2. Trade War Fears: Trump's Tariff Policies & Export Restrictions on Nvidia
A major geopolitical factor influencing gold at the moment is renewed trade war fears following Donald Trump’s statements regarding tariffs and export controls. The former U.S. president has hinted at imposing stricter tariffs and additional restrictions on high-tech exports, particularly those involving Nvidia’s advanced semiconductor chips being sent to China.
This development is crucial because:
It revives U.S.-China tensions, which have historically been a strong bullish catalyst for gold as a safe-haven asset.
It could weigh on global equity markets, causing risk aversion and prompting investors to seek protection in gold.
It increases uncertainty in global trade and economic growth projections, which supports demand for non-yielding assets like gold.
3. Risk Sentiment & U.S. Dollar Strength
While gold benefits from safe-haven demand, its gains are currently being partially offset by a stronger U.S. dollar. The greenback has been gaining traction amid concerns about global economic stability, which puts some downward pressure on gold. However, this is being counterbalanced by lower U.S. Treasury yields, which make non-yielding assets like gold more attractive in comparison.

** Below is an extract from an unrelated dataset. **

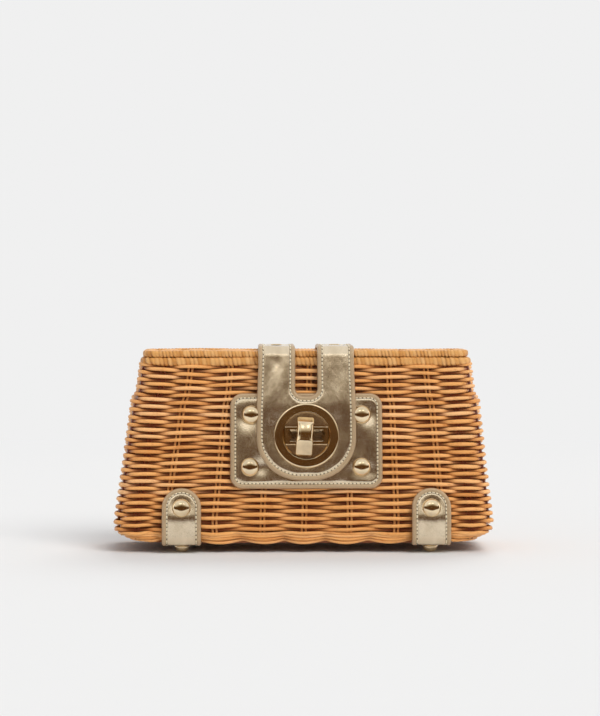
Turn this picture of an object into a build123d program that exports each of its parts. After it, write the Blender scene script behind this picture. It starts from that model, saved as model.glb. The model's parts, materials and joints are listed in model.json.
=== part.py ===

4. Federal Reserve Policy Outlook
Another key factor supporting gold’s bullish case is the growing expectation of Federal Reserve rate cuts. With inflation showing signs of moderation and economic uncertainty rising, market participants are increasingly pricing in the possibility that the Fed could ease monetary policy sooner than expected. This expectation puts downward pressure on bond yields and the dollar, both of which typically support gold prices.
5. Key Economic Events to Watch
Gold’s price action will be closely tied to upcoming economic data, particularly:
U.S. Consumer Confidence Report – A weaker-than-expected reading could fuel recession fears, increasing demand for gold.
Tariff Negotiation Developments – Any new statements from U.S. or Chinese officials regarding trade relations could cause sharp movements in gold prices.
Technical Analysis: Key Levels & Patterns
Resistance Levels to Watch
$2,940 – This is a local resistance level that gold needs to break in order to continue its ascent. A strong bullish move above this area would indicate that buyers are ready to push for higher targets.
$2,954.5 – This is a critical breakout level and potential trigger for further bullish momentum. If gold breaks and holds above this level, it would likely confirm a continuation of the rally.
$2,960-$2,970 Range – If gold breaks above $2,954.5, the next potential target would be in this range, with a strong possibility of testing new all-time highs.
Support Levels to Watch
$2,930.7 – A key support level where buyers may step in if gold experiences a short-term pullback.
$2,921 – A stronger support zone that, if broken, could indicate a deeper correction before a potential bullish continuation.
Ascending Triangle Support – Gold’s ascending triangle pattern has a dynamic support trendline, meaning that higher lows are forming over time. As long as price action respects this trendline, the bullish structure remains intact.
Scenario 1: Bullish Breakout Above $2,954.5
If gold successfully breaks above $2,954.5 with strong volume and momentum, we could see an acceleration towards $2,960-$2,970.
Beyond that, a test of the psychological $3,000 mark is a possibility, especially if risk-off sentiment continues to dominate global markets.
Scenario 2: Range-Bound Consolidation Between $2,940 - $2,954.5
If gold remains trapped in this range, traders should watch for low volatility periods that might precede a breakout.
This scenario could last until a significant catalyst (e.g., economic data, Fed statements, trade war news) triggers a decisive move.
Scenario 3: Bearish Pullback to $2,930.7 or Lower
If gold fails to break $2,954.5 and sees increased selling pressure, it may retest support at $2,930.7 or even dip toward $2,921 before attempting another leg higher.
A break below $2,921 would weaken the bullish case and shift the focus to deeper support levels.
Market Outlook: Factors to Consider
Bullish Drivers:
Strengthening safe-haven demand due to geopolitical risks.
Lower bond yields increasing gold’s appeal as a non-yielding asset.
Potential Fed rate cuts in the coming months.
Bearish Risks:
Strengthening U.S. dollar, which could limit gold’s upside.
Profit-taking near all-time highs, causing short-term pullbacks.
Conclusion: Gold Positioned for a Potential Breakout, But Key Levels Must Be Cleared
Gold remains in a bullish technical setup, with an ascending triangle signaling potential for an upward breakout. However, the next major move depends on whether gold can decisively break the $2,954.5 resistance level or if it will continue consolidating before another push higher.
With geopolitical tensions, central bank policies, and upcoming economic data releases in focus, traders should remain cautious but prepared for high volatility in the coming sessions. A breakout above $2,954.5 could trigger a strong rally, while a failure to sustain momentum may lead to a short-term pullback.